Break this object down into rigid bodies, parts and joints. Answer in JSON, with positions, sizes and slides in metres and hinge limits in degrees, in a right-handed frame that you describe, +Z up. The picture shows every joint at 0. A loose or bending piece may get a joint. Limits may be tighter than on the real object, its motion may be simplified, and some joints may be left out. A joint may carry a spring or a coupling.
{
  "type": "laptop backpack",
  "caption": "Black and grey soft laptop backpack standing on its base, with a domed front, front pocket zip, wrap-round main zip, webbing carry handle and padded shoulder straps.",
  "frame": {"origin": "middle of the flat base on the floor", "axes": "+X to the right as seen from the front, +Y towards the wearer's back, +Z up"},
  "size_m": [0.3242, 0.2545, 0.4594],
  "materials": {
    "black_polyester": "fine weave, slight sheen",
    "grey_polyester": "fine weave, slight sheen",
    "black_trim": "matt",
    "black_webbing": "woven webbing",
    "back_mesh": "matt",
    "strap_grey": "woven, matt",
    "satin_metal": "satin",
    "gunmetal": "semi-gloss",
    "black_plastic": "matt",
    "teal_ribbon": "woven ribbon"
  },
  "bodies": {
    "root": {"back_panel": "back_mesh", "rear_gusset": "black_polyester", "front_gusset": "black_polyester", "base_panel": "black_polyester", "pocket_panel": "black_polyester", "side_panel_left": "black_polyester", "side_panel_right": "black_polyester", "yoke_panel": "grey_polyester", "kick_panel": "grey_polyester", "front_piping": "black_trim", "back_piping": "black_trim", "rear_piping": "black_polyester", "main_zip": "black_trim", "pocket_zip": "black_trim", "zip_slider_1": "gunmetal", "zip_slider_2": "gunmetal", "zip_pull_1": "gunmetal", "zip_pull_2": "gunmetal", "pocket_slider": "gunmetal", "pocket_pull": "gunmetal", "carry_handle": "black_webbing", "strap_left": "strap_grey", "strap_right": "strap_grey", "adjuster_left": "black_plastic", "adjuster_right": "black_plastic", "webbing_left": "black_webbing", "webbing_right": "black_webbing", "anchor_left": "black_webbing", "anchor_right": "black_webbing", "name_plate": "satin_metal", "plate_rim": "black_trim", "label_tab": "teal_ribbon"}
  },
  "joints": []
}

::::

__Direction__: Where a line contains the string "joints", extract that line.

__Full output__:
Break this object down into rigid bodies, parts and joints. Answer in JSON, with positions, sizes and slides in metres and hinge limits in degrees, in a right-handed frame that you describe, +Z up. The picture shows every joint at 0. A loose or bending piece may get a joint. Limits may be tighter than on the real object, its motion may be simplified, and some joints may be left out. A joint may carry a spring or a coupling.
  "joints": []